Now, this burn is what'll actually push the piston downwards, which rotates the crankshaft and goes through the flywheel to the transmission, and ends up with those same big, smokey burnouts from earlier. Everything's connected.
Read More: What Are The Best Mods For A Diesel Truck?
Should You Get A Gas or Diesel Engine?
So now that we understand how each engine type worlds, where does a gas engine win? Well, for starters, diesel engines hate the cold - like, they hate it. Because there are no spark plugs, a cold diesel engine can actually cause a no-start issue because the cylinder walls are too cold to allow the fuel in the cylinder to actually burn. This is why you often hear diesels spitting and sputtering during the winter, because the truck is only running off a few cylinders. Additionally, diesel fuels are much more prone to gelling in the cold, which is when water molecules in the diesel fuel actually crystallize in the cold temperatures, making it impossible for the diesel fuel to flow through the injection system.

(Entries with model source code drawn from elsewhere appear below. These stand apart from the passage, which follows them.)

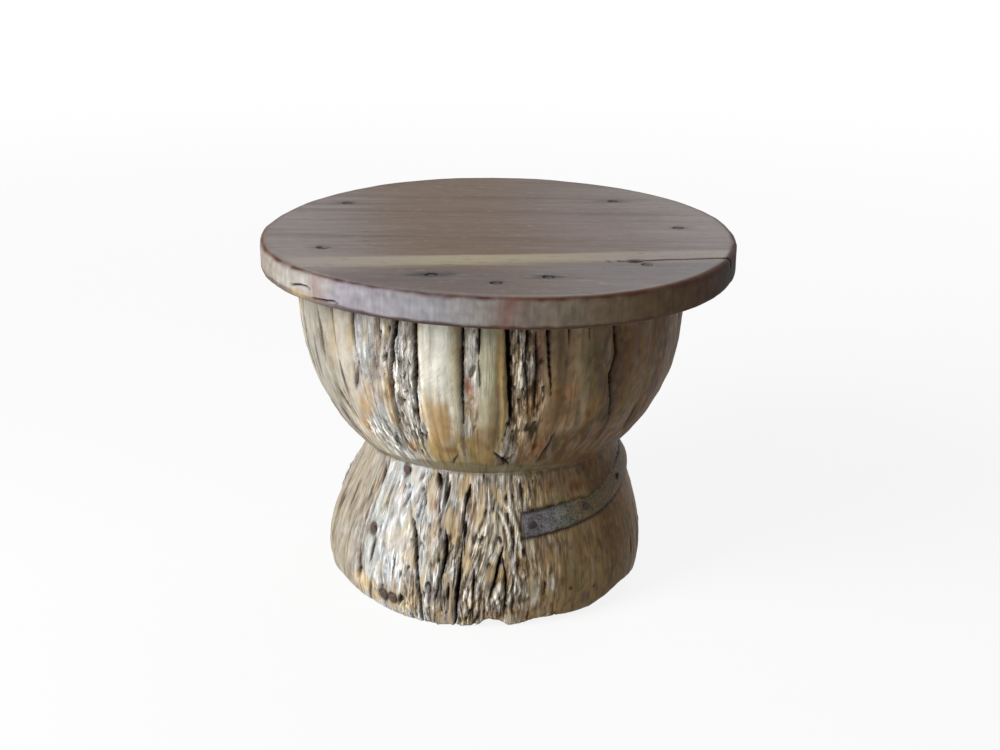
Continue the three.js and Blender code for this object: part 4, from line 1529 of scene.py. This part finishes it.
def face_paint(points):
    """The face's colours. u runs along the grain from -1 to 1 and v across it, and u is moved by a
    noise that is drawn out along the fibres, so that neighbouring fibres mix two colours."""
    x, y = points[..., 0], points[..., 1]
    u = (x * math.cos(GRAIN_TURN) + y * math.sin(GRAIN_TURN)) / PLANK_RADIUS
    v = (y * math.cos(GRAIN_TURN) - x * math.sin(GRAIN_TURN)) / PLANK_RADIUS
    streaks = noise(np.stack([u * 1.2, v * 14, 0 * u], -1), 1, 54)
    u = u + 0.17 * noise(np.stack([u * 1.4, v * 26, 0 * u], -1), 1, 59)
    paint = Paint(np.ones_like(points) * linear("796a62"))
    paint.coat("715b48", smooth(-0.75, -0.3, u) * smooth(0.4, 0.0, u))
    # Greyer towards both ends along the grain: partly the wood's colour and partly painted sheen.
    paint.coat("8c827f", smooth(-0.35, -0.95, u) + smooth(0.35, 0.95, u))
    paint.coat("7c6866", 0.7 * bump(u - 0.35, 0.22) * bump(v - 0.05, 0.35))
    paint.coat("787172", 0.8 * smooth(-0.52, -0.62, v) * smooth(-0.3, 0.3, u))
    paint.coat("625553", 0.8 * smooth(-0.55, -0.66, v) * smooth(0.2, -0.3, u))
    paint.coat("6a473b", 0.5 * bump(u + 0.28, 0.13) * bump(v + 0.26, 0.035))
    return paint.colour * (1 + 0.10 * streaks + 0.05 * noise(points, (60, 40, 40), 55))[..., None]


def paint_arrises(paint, skin):
    """Red-brown along both arrises, a painted highlight as a pale line inside the upper one at the
    front, and marks on the side.
    """
    degrees, inset, level, over = skin.degrees, skin.inset, skin.level, skin.over
    ragged = noise(skin.points, (16, 16, 9), 56)
    high = bump(inset - (TOP - level) - 1.2 + 1.4 * ragged, 4.8)
    high = high * (inset < ARRIS + 6) * (level > TOP - ARRIS - 3)
    left = smooth(-26, -40, degrees)
    low = smooth(PLANK_FLOOR + 6.5, PLANK_FLOOR + 3.5, level + 2 * ragged - 3.5 * left)
    paint.coat("4b2c23", high * (0.9 + 0.4 * ragged))
    paint.coat("452a20", (0.85 - 0.2 * left) * low * (1 - over))
    # The pale line inside the upper arris at the front is a painted highlight.
    front = smooth(-30, 0, degrees) * smooth(60, 30, degrees)
    paint.coat("95876f", 0.5 * bump(inset - 10.5 + ragged, 2.4) * front * over)
    chip = bump(degrees + 50, 3.5) * smooth(428, 424, level) * (1 - over)
    paint.coat("b09a70", 0.6 * chip)
    paint.coat("8d7064", 0.5 * bump(degrees + 44, 2.6) * (1 - over) * (1 - high))
    red_run = bump(degrees - 1.0 - 0.05 * (level - 425), 2.0) * (inset < ARRIS)
    paint.coat("6f4438", 0.55 * red_run * (0.8 + 0.6 * ragged))


def plank_colour(skin, on_edge):
    """The painted colour, and marks from 0 to 1 where the pale band doesn't show."""
    points, level, over = skin.points, skin.level, skin.over
    paint = Paint(face_paint(points))
    paint.coat(edge_paint(skin), on_edge)
    paint_arrises(paint, skin)

    marks = np.zeros_like(level)
    for place, (long, wide, strength) in zip(NAIL_PLACES, NAIL_STAINS):
        away = points[..., :2] - place[:2]
        grain = away @ np.array([math.cos(GRAIN_TURN), math.sin(GRAIN_TURN)])
        across = away @ np.array([-math.sin(GRAIN_TURN), math.cos(GRAIN_TURN)])
        off = np.hypot(grain / long, across / wide) + 0.25 * noise(points, 9, 57)
        paint.coat("5f5552", over * 0.5 * strength * smooth(2.4, 0.9, off))
        stain = over * strength * smooth(1.2, 0.5, off)
        paint.coat("2b2926", stain)
        marks = np.maximum(marks, stain)
    knot = over * smooth(1.15, 0.6, skin.knot)
    paint.coat("332a28", 0.9 * knot)
    paint.coat("6c5f5c", 0.5 * smooth(2.6, 1.0, skin.knot) * over * (1 - knot))
    # Painted shade: darker along the split, wider than its cut.
    split_shade = bump(skin.side, 3.4) * smooth(1.05, 0.9, skin.along) * (level > TOP - SPLIT_REACH)
    paint.coat("3b322f", 0.8 * split_shade)
    # Painted shade: the split and the edge cracks nearly black inside.
    paint.coat("120d0a", skin.cut)
    paint.coat("5a4a3c", (level < PLANK_FLOOR + 1).astype(float))
    return paint.colour, np.maximum.reduce([marks, knot, split_shade, skin.cut])


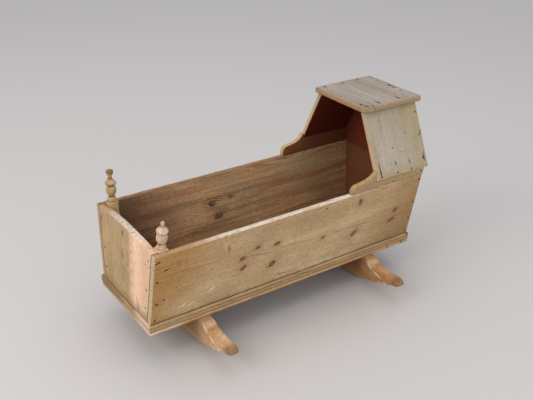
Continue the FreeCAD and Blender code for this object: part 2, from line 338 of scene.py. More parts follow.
# shared effects: each vector is (along the grain, across it, depth), in metres
def makeGrain():
    group, start, end = newGroup("pineGrain", {
        "Vector": None, "Push": 0.0, "Ring Spacing": 0.007, "Waves": 0.02, "Seed": 0.0},
        ("Rings", "Fibre", "Tone", "Streaks", "Checks"))
    moved = seeded(group, start)
    slow = calc("SUBTRACT", cloud(moved, (1.6, 7.0, 5.0), 2.0, 0.45), 0.5)
    quick = calc("SUBTRACT", cloud(moved, (9.0, 40.0, 20.0)), 0.5)
    sideways = addNode(group, "ShaderNodeSeparateXYZ", {0: start["Vector"]}).outputs[1]
    waves = calc("ADD", times(times(slow, start["Waves"]), 6.0), times(quick, 0.0022))
    field = calc("ADD", calc("ADD", sideways, start["Push"]), waves)
    rings = calc("FRACT", calc(
        "ADD", calc("DIVIDE", field, start["Ring Spacing"]),
        times(cloud(moved, (1.2, 45.0, 20.0), 1.0), 1.6)))
    late = times(smooth(rings, 0.25, 0.86), smooth(rings, 1.0, 0.88))
    late = times(late, smooth(cloud(moved, (3.0, 22.0, 22.0)), 0.38, 0.62, 0.08, 1.0))
    splits = calc("SUBTRACT", calc("FRACT", calc("DIVIDE", field, 0.037)), 0.5)
    runs = cloud(moved, (7.0, 28.0, 10.0), 1.0, offset=(3.0, 1.0, 0.0))
    checks = times(smooth(calc("ABSOLUTE", splits), 0.026, 0.006), smooth(runs, 0.52, 0.60))
    return giveOut(
        group, end, Rings=late, Checks=checks,
        Fibre=cloud(moved, (14.0, 700.0, 350.0), 3.0, 0.65),
        Tone=cloud(moved, (2.6, 9.0, 9.0), 4.0, 0.6),
        Streaks=cloud(moved, (3.5, 75.0, 40.0), 2.0, 0.55))


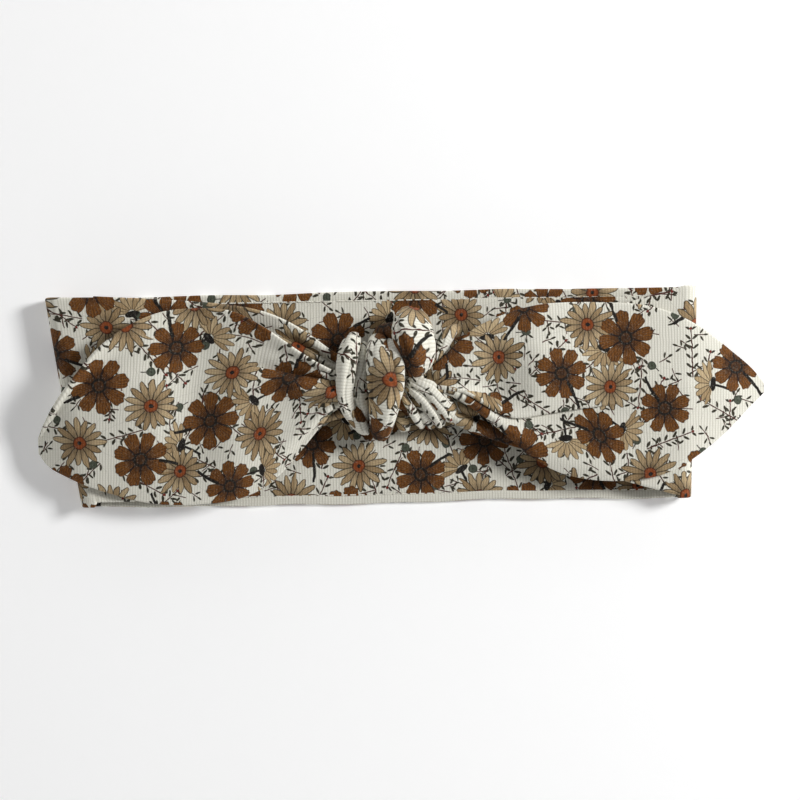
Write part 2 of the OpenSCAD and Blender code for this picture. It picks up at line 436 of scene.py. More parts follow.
class Skin:
    """A sheet over guide lines on one side of the knot. rest gives the height it lies on, and
    along the flat distance of a point along the strip."""

    def __init__(self, side, guides, places, rest, along, gathers=0, puff=0.0):
        self.side = side
        self.guides = [np.array(g, float) for g in guides]
        self.places = places
        self.rest = rest
        self.along = along
        self.gathers = gathers
        self.puff = puff

    def x(self, d):
        """The place along the band at a distance d from the knot."""
        return BASE[self.side] + away[self.side] * np.asarray(d, float)

    def plan(self, d, w):
        """The place across and the lift, at distances d and places w across the cloth."""
        lines = np.stack([through(g[:, 0], g[:, 1:], d) for g in self.guides])
        return np.swapaxes(through(self.places, lines, w), 0, 1)

    def points(self, d, w):
        """Points of the middle surface, one row for each d and one column for each w."""
        plan = self.plan(d, w)
        x = np.broadcast_to(self.x(d)[:, None], plan.shape[:2])
        y = plan[..., 0]
        near = np.exp(-np.maximum(d, 0) / GATHER_REACH)[:, None]
        phase = math.tau * self.gathers * w[None] + GATHER_DRIFT * np.asarray(d)[:, None]
        fine = GATHER_HEIGHT * near * np.cos(phase) * (self.gathers > 0)
        round_over = self.puff * np.sqrt(np.clip(np.sin(math.pi * w), 0, 1))[None]
        tip = np.clip((self.guides[0][-1, 0] - d) / TIP, 0, 1)[:, None]
        dive = TUCK_DEPTH * (1 - fade(*TUCK, d))[:, None] * (self.puff > 0)
        lift = plan[..., 1] + fine + round_over * tip - dive
        return np.stack([x, y, self.rest(x, y) + lift], axis=-1)

    def lying(self, d, w):
        """The flat places: along the strip, and the length of cloth across."""
        fine = np.linspace(0, 1, 241)
        grid = self.points(d, fine)
        steps = np.linalg.norm(np.diff(grid, axis=1), axis=-1)
        length = np.concatenate([np.zeros((len(grid), 1)), np.cumsum(steps, axis=1)], axis=1)
        length += grid[:, [120], 1] - length[:, [120]]
        v = np.stack([np.interp(w, fine, row) for row in length])
        u = self.along(self.side, np.asarray(d, float)[:, None], v)
        return np.stack([away[self.side] * u, v], axis=-1)

    def normals(self, d, w):
        """The upward normals of the middle surface at the same points."""
        step = 0.004
        w0, w1 = np.clip(w - step, 0, 1), np.clip(w + step, 0, 1)
        across = self.points(d, w1) - self.points(d, w0)
        along = self.points(np.asarray(d) + 0.3, w) - self.points(np.asarray(d) - 0.3, w)
        normal = unit(np.cross(along, across))
        return normal * np.sign(normal[..., 2].sum() or 1)


def rolled_columns(w):
    """The places across and the heights of an outer ply whose edges roll to the underside."""
    roll, rim = ROLL / (2 * half_w), (roll_r + PLY / 2) / (2 * half_w)
    turn = np.radians(np.linspace(-90, 90, 7))
    lip = np.linspace(roll, rim, 4)[:-1]
    arc_w = rim - roll_r * np.cos(turn) / (2 * half_w)
    inner = w[(w > rim) & (w < 1 - rim)]
    place = np.concatenate([lip, arc_w, inner, 1 - arc_w[::-1], 1 - lip[::-1]])
    high = np.concatenate([np.full(3, -1.0), np.sin(turn), np.ones(len(inner)),
                           np.sin(turn[::-1]), np.full(3, -1.0)])
    return place, high * ply_mid


def two_plies(name, skin, d, w):
    """The outer ply on top, its rolled edges, and the lining inside them."""
    place, high = rolled_columns(w)
    grid = skin.points(d, place) + high[None, :, None] * skin.normals(d, place)
    outer = ply(f"{name}_outer_ply", grid, skin.lying(d, place))
    edge = (ROLL + 0.3) / (2 * half_w)
    inner = np.linspace(edge, 1 - edge, max(24, len(w) // 2))
    grid = skin.points(d, inner) - ply_mid * skin.normals(d, inner)
    lining = ply(f"{name}_lining_ply", grid, skin.lying(d, inner) + LINING_SHIFT)
    cloth[outer.name], cloth[lining.name] = outer, lining


print("the skins start from the knot at", BASE["left"], "and", BASE["right"], "mm")

# %% [markdown]
# ## The arms
# An arm leaves its fold as the full strip and narrows to a gathered neck. Only its edges show
# past the tails, so an even fan of pleats is enough: its guides are worked out between the two
# edge lines, and only those are drawn.

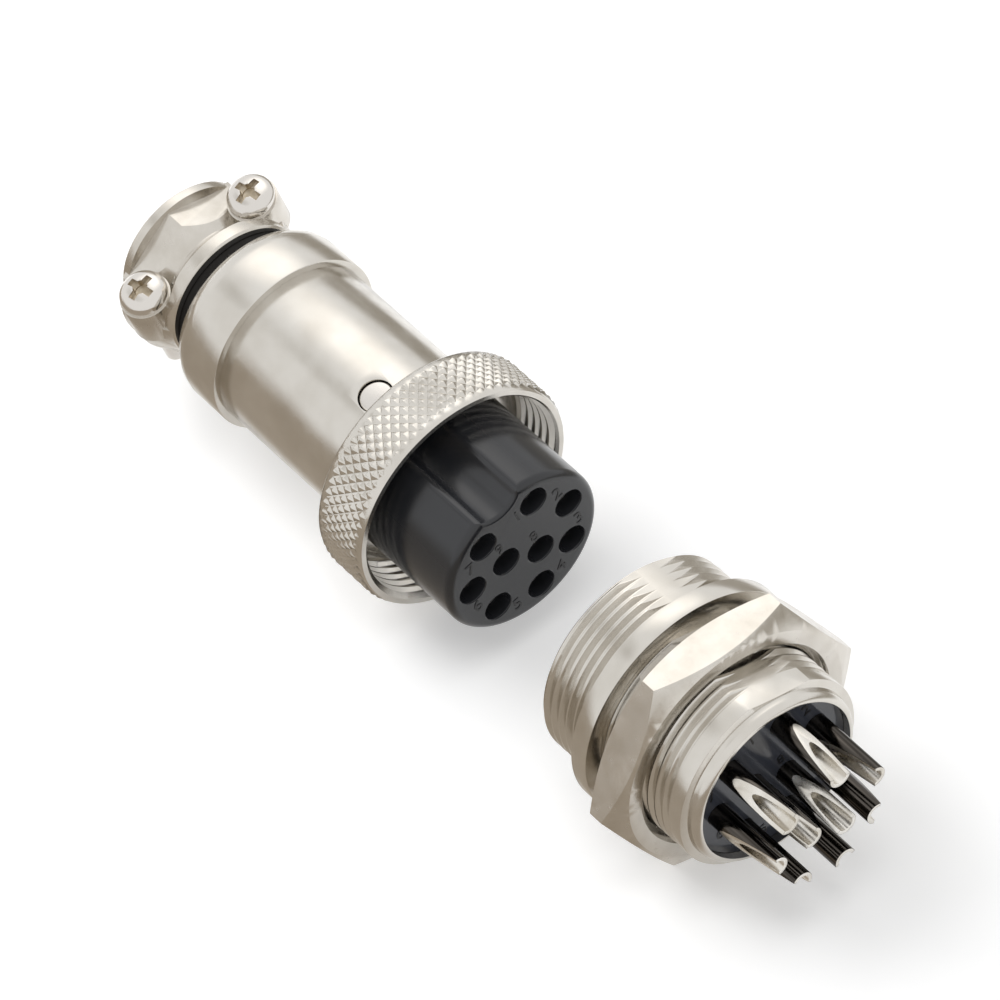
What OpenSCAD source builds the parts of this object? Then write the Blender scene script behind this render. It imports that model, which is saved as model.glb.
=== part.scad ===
// Nine-contact circular connector: a cable plug with coupling ring and cable clamp,
// and the panel socket that it mates with, held by a hex nut. The two halves stand
// apart on one axis, as they come off each other.
// The axis is X, with the cable end at -X. The origin is the centre of the rear face
// of the socket's flange, where the panel sits. Profiles are lists of [x, radius].

/* [Panel socket] */
// Major diameter of the panel thread
panel_thread_d = 20; // [19.8:0.1:20.2]
// Length of the panel thread behind the flange
panel_thread_l = 9.4; // [8.8:0.1:10]
// Major diameter of the coupling thread in front of the flange
coupling_thread_d = 21.2; // [21:0.1:21.4]
// Length of the coupling thread
coupling_thread_l = 6.4; // [5.8:0.1:6.4]
// Outer diameter of the flange
flange_d = 24.2; // [23.6:0.1:24.8]
// Thickness of the flange
flange_t = 2; // [1.6:0.1:2.4]
// Width of the hex nut across its flats
nut_af = 25; // [24:0.5:27]
// Thickness of the hex nut
nut_t = 4.1; // [3.5:0.1:4.6]
// Clear gap between the flange and the nut, for the panel
panel_gap = 2.1; // [2.1:0.1:2.6]

/* [Contacts] */
// Diameter of the circle of the seven outer contacts
pattern_d = 11.9; // [11.7:0.1:11.9]
// Diameter of the nose of a male pin
pin_d = 1.6; // [1.4:0.05:1.6]
// Diameter of a solder cup
cup_d = 2.3; // [2.1:0.05:2.4]
// Diameter of a contact hole in the plug's face
socket_hole_d = 2.9; // [2.7:0.05:2.9]
// Length of the solder cups behind the socket's insert
cup_l = 8.1; // [7.6:0.1:9]

/* [Cable plug] */
// Diameter of the insert's nose
nose_d = 17.2; // [17:0.05:17.25]
// Length of the insert's nose
nose_l = 12.9; // [12.9:0.1:13.4]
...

Outside of cold temperatures, though, gas engines are better designed for shorter trips, meaning that if you're driving in a lot of stop-and-go traffic, or if you're bouncing around in the city, a gas engine might be a better option for you. But if towing is the name of the game, a diesel is a solid choice thanks to the torque that it provides. As a general rule of thumb, a diesel engine will be built much heavier than a gas option, but that also means that they can last much longer - it's not uncommon for some of the better diesel engines to last up to half a million miles or more before even a little bit of a problem.